Fontenot--who in 1986 received a National Endowment for the Arts' National Heritage Foundation award as a "Master Traditional Artist"--prefers the old songs passed along orally through the generations, minor-key ballads that tell of the loneliness of being away from home, aching waltzes about losing a love, or sprightly two-steps that relate the joy of finding one.

He tends to avoid the froittoir (the vest-like corrugated metal rub board used as rhythmic accompaniment in zydeco) as well as electric bass and drums. Any extra rhythm Fontenot requires, he normally supplies for himself with God's drumsticks--his feet.

And though he can turn to the Bob Wills or Hank Williams songbooks if the mood strikes, Fontenot rarely sings in English, as many Cajun and zydeco performers have begun to do in efforts to broaden their appeal ("At my age," he says, "I'm gonna play the way I want or I ain't gonna play at all").

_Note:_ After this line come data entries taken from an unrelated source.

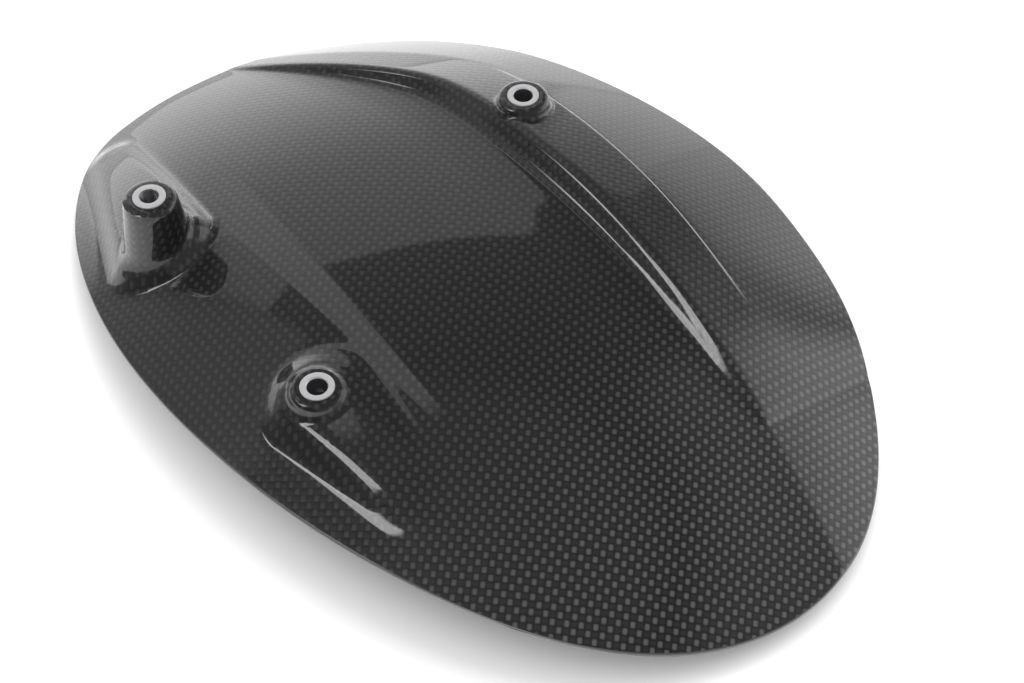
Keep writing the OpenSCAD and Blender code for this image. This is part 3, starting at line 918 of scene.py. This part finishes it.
# The backdrop is brighter near the horizon
HORIZON_FADE, HORIZON_EXTRA, BACKDROP_LEVEL = 32.0, 1.5, 0.68
horizon = calc("ADD", both(falling(rise, 0.0, HORIZON_FADE), HORIZON_EXTRA), BACKDROP_LEVEL)
backdrop = low_zone((-54.0, -48.0, 6.0, 12.0), (45.5, 46.5))
right_back = low_zone((6.0, 12.0, 24.0, 26.0), (31.0, 32.5))
right_low = low_zone((20.0, 26.0, 84.0, 100.0), (12.0, 26.0))
right_rim = low_zone((44.0, 58.0, 90.0, 110.0), (26.0, 44.0))
right_mid = both(smooth(angle, 26.0, 48.0), falling(rise, 56.0, 70.0))
strip = low_zone((-40.0, -39.0, -27.0, -25.0), (70.0, 76.0))
overhead = smooth(rise, 58.0, 74.0)
left_mid = low_zone((-82.0, -76.0, -52.0, -48.0), (52.0, 60.0))
left_end = zone((-114.0, -110.0, -96.0, -94.0), rise, (42.0, 43.5, 48.0, 50.0))
left_tall = zone((-122.0, -116.0, -99.0, -96.0), rise, (43.0, 45.0, 64.0, 68.0))

# A leaning strip on the left, and an arc that the crease mirrors
STRIP_LEAN = 0.53
left_strip = zone((-96.0, -94.0, -88.0, -79.0), calc("MULTIPLY_ADD", angle, STRIP_LEAN, rise),
                  (-7.6, -6.8, -2.8, -2.2))
ARC_MID_ANGLE, ARC_MID_RISE, ARC_BOW = 46.0, 27.5, 0.0135
off_arc = calc("SUBTRACT", ARC_MID_ANGLE, angle)
above_arc = calc("MULTIPLY_ADD", both(off_arc, off_arc), ARC_BOW, calc("SUBTRACT", rise, ARC_MID_RISE))
crease_strip = zone((0.0, 4.0, 42.0, 50.0), above_arc, (-1.7, -0.9, 0.9, 1.7))

# Each zone with its level of light
LEAST_LEVEL, AMBIENT = 0.1, 1.1
glossy = both(horizon, backdrop)
for lit, brightness in ((both(horizon, right_back), 0.6), (both(horizon, right_low), 0.55),
                        (right_rim, 1.6), (strip, 1.0), (right_mid, 0.35), (overhead, 0.22),
                        (either(left_strip, left_end), 8.0), (left_tall, 7.0),
                        (crease_strip, 5.0), (left_mid, 0.4)):
    glossy = either(glossy, both(lit, brightness))
glossy = either(glossy, LEAST_LEVEL)

glossy_ray, camera_ray = path.outputs["Is Glossy Ray"], path.outputs["Is Camera Ray"]
level = calc("ADD", both(glossy_ray, glossy), both(calc("SUBTRACT", 1.0, glossy_ray), AMBIENT))
level = calc("ADD", both(level, calc("SUBTRACT", 1.0, camera_ray)), camera_ray)
wt.links.new(level, bg.inputs["Strength"])
bg.inputs["Color"].default_value = (1, 1, 1, 1)

area_light("key", azimuth=20.0, elevation=62.0, distance=1.8, size_x=1.2, size_y=1.0, power=12.0)
area_light("right_fill", azimuth=70.0, elevation=40.0, distance=1.8, size_x=1.0, size_y=0.8, power=6.0)
area_light("left_fill", azimuth=-80.0, elevation=45.0, distance=2.0, size_x=1.2, size_y=0.8, power=4.0)

bpy.context.scene.view_settings.view_transform = "Standard"
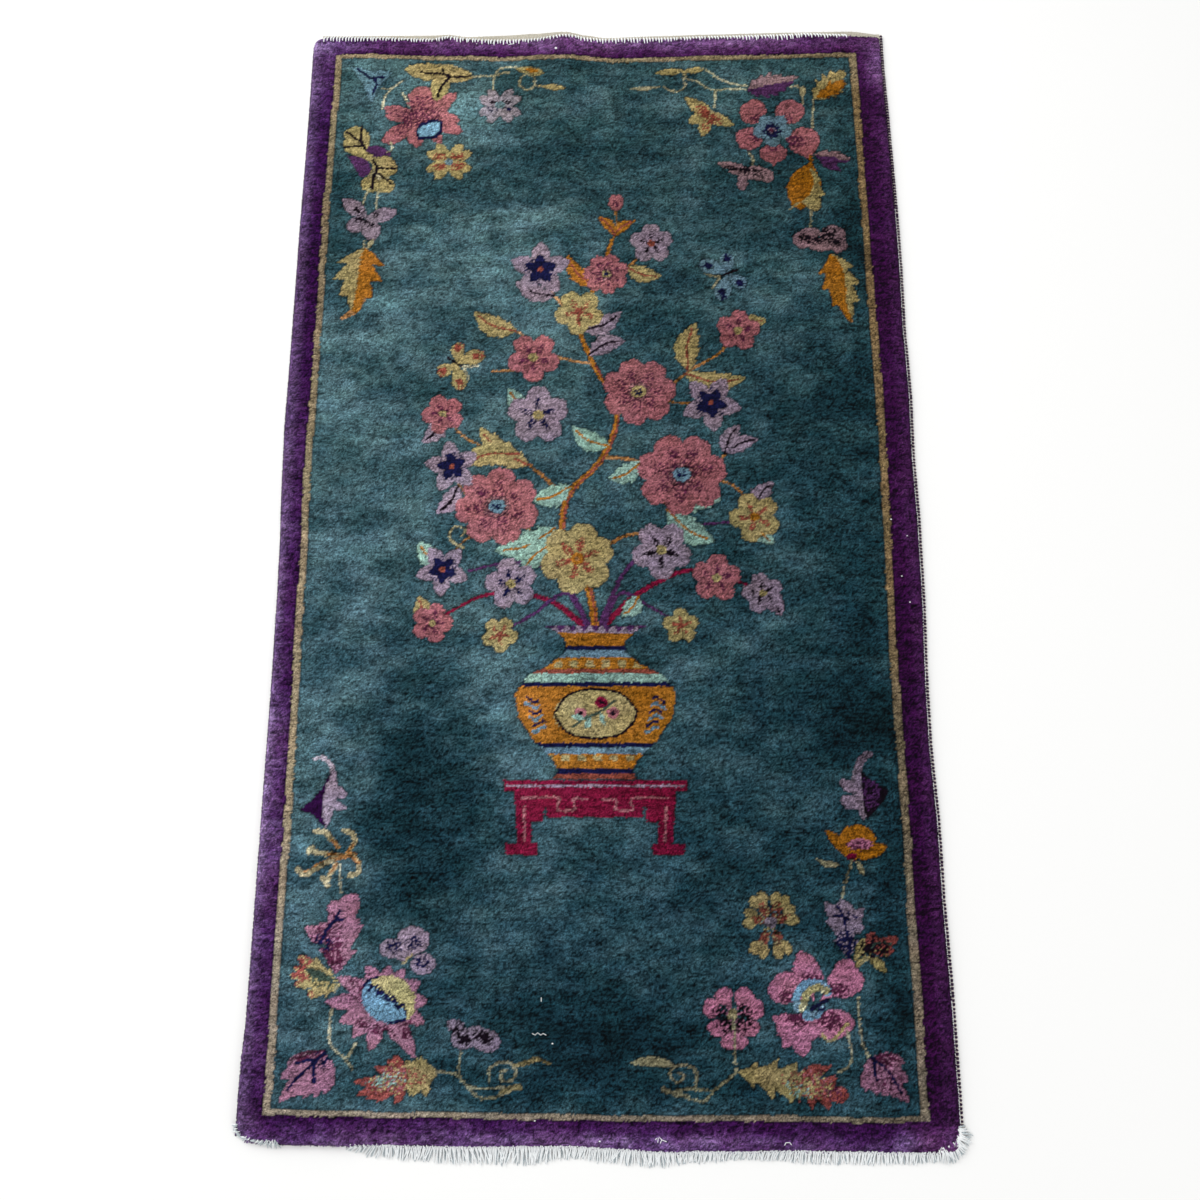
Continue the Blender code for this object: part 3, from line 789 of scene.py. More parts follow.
    # sand and brick leaf
    leaf("sand", ((180, -713), (300, -732), 38, 0.5, 0.8, 5, 0.35))
    leaf("brick", ((242, -722), (318, -741), 38, 0.5, 0.65, 4, 0.4))
    spikes((262, -718), [(299, -705), (285, -703)], 12, "brick", 0.5, 0.8)
    leaf("sand", ((228, -722), (276, -732), 30, 0.4, 0.7, 3), carve=False)
    speckle("sand", "brick", (270, -726, 30, 18, 0.4, -12))
    speckle("rose", "brick", (284, -726, 30, 16, 0.3, -12))
    speckle("wine", "brick", (304, -736, 18, 14, 0.3, -12))
    speckle("brick", "sand", (260, -724, 26, 16, 0.35, -12))
    speckle("mint", "sand brick", (252, -732, 22, 10, 0.3, -12))
    stems([[(178, -714), (160, -727), (148, -736), (138, -746), (118, -743), (108, -737)],
           [(148, -735), (122, -732), (100, -735)]], 3.4)
    stem([(118, -741), (100, -738), (86, -733)], 4.5, "stem", 6.5)
    stem([(127, -729), (129, -715), (121, -706), (104, -705), (96, -712), (98, -722), (108, -724),
          (112, -718), (107, -714)], 3.6)
    leaf("stem", ((100, -705), (46, -703), 11, 0.45, 0.6, 0, 0.3, -0.06))
    stems([[(336, -623), (336, -650), (338, -675), (347, -697)],
           [(320, -664), (324, -690), (321, -704), (308, -712)]])
    # pink corner leaf with navy veins
    spikes((348, -694), [(393, -748), (379, -741), (366, -740), (354, -738), (340, -735),
                         (394, -722), (390, -700)], 17, "pink", 0.6, 0.7)
    oval("pink", (366, -702, 21, 12, 5), (366, -714, 23, 16, -20), carve=False)
    speckle("wine", "pink", (366, -696, 24, 11, 0.75), (370, -718, 22, 18, 0.25))
    stem([(350, -696), (366, -708), (376, -722), (384, -736)], 3.4, "navy")
    stem([(353, -697), (352, -710), (354, -722)], 5.5, "navy", 4)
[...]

Fontenot's use of French never seems to bother his audiences, whether he's helping bring the annual New Orleans Jazz & Heritage Festival to a heady climax, or performing at Carnegie Hall, or playing to cheering crowds in Europe.

"French music makes people move," Fontenot said with an irresistible smile. "They might not understand what the words say, but they know what it makes them feel."

What: The fifth annual Southern California Cajun & Zydeco Festival featuring Canray Fontenot & the Poullard Brothers, Michael Doucet & Beausoleil, C.J. Chenier & the Red Hot Louisiana Band, Wayne Toups & ZydeCajun, Wilfred Latour & the Zydeco Goodtime Aces, Joe Simien & the Country Boys, the Zydeco Party Band and the Sundogs.

When: Saturday and Sunday, June 1 and 2, from noon to 7 p.m.

Where: Rainbow Lagoon, Long Beach.

Whereabouts: Take the 7th Street/Long Beach exit off the San Diego Freeway, continue west to Long Beach Boulevard, turn left and head south to Ocean Boulevard. Rainbow Lagoon is just behind the Long Beach Convention Center.

Wherewithal: $12 to $15; kids under 12 free.